13. God doesn’t care about my sins
God rejoices when a sinner repents!
Jesus tells us in Luke 15, “There will be more joy in heaven over one sinner who repents than over ninety-nine righteous persons who need no repentance.”
God wants us ALL to be with him in Heaven, and the righteous (saints) are already with Him. This celebration is for the person who turns away from their sin. Just as the father in the prodigal son slaughtered the calf and had a party for his lost son, God will rejoice when we come to back to him.
BONUS: “I’ll just commit these sins again”
Don’t be discouraged. You must take your avoidance of sin seriously, but you must also realize that there are two ways we can approach confession: with imperfect contrition and with perfect contrition. Perfect contrition is the sorrow we have that is elicited from the love of God, desiring reconciliation and a will to truly amend ones life. With imperfect contrition, you might desire forgiveness from a lesser passion, like fear of eternal punishment, without first truly wanting to abstain from sin to please God. Though you might feel like you’ll sin again, you must realize that that has no effect on the reality of the sacrament of reconciliation. Try you very best to achieve a perfectly contrite heart before confession, to abstain from every sin and every cause of sin, and to amend your life.
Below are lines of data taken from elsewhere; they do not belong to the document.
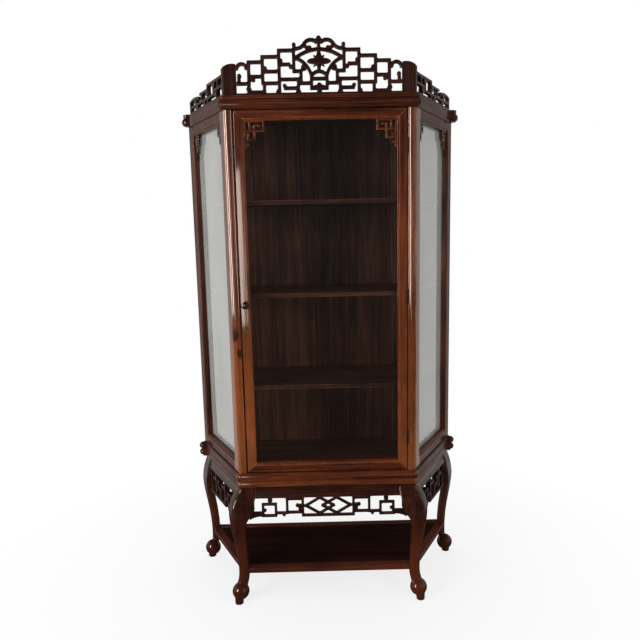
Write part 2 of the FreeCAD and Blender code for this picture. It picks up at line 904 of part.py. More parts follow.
# Places as shares of a bracket's width, from its corner along the rail, and height, down the stile
bracket_bar_shares = (
    ((0.04, -0.03), (0.96, -0.03)),
    ((0.04, -0.03), (0.04, -0.93)),
    ((0.96, -0.03), (0.96, -0.36)),
    ((0.96, -0.36), (0.52, -0.36)),
    ((0.52, -0.36), (0.52, -0.17)),
    ((0.52, -0.17), (0.74, -0.17)),
    ((0.30, -0.03), (0.30, -0.36)),
    ((0.04, -0.36), (0.30, -0.36)),
    ((0.30, -0.36), (0.52, -0.36)),
    ((0.52, -0.36), (0.52, -0.66)),
    ((0.52, -0.66), (0.22, -0.66)),
    ((0.22, -0.66), (0.22, -0.50)),
    ((0.04, -0.82), (0.22, -0.82)),
)
bracket_bud_shares = (
    ((0.74, -0.17), 0.70),
    ((0.22, -0.50), 0.70),
    ((0.06, -0.93), 0.90),
    ((0.22, -0.82), 0.60),
)


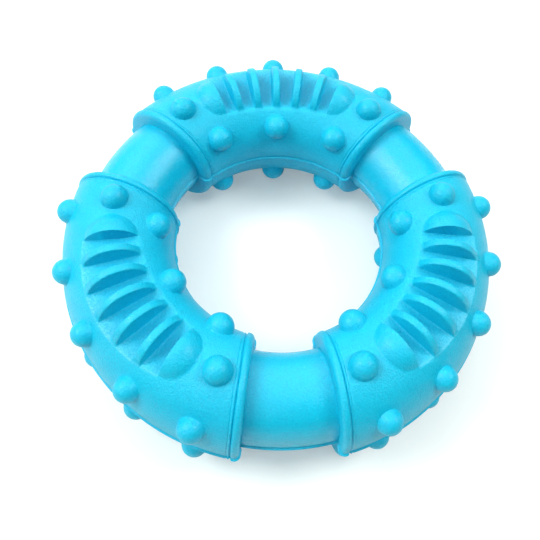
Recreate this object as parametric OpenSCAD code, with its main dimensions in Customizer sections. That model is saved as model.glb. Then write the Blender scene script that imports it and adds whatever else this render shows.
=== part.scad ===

This is why I rejoice when I see my second graders along with their parents receive reconciliation. Their sins are small, but to see their shining faces come out of the confessional, free from their sin, they are all saints. There is nothing more freeing that giving the burden of sin that we’ve been carrying around with us to God and allowing him to remove that weight. Check your parish website for reconciliation times, call a priest and make an appointment or if you do not want to go to a priest that may know you, find another parish. Remember to go to confession regularly and bring a friend.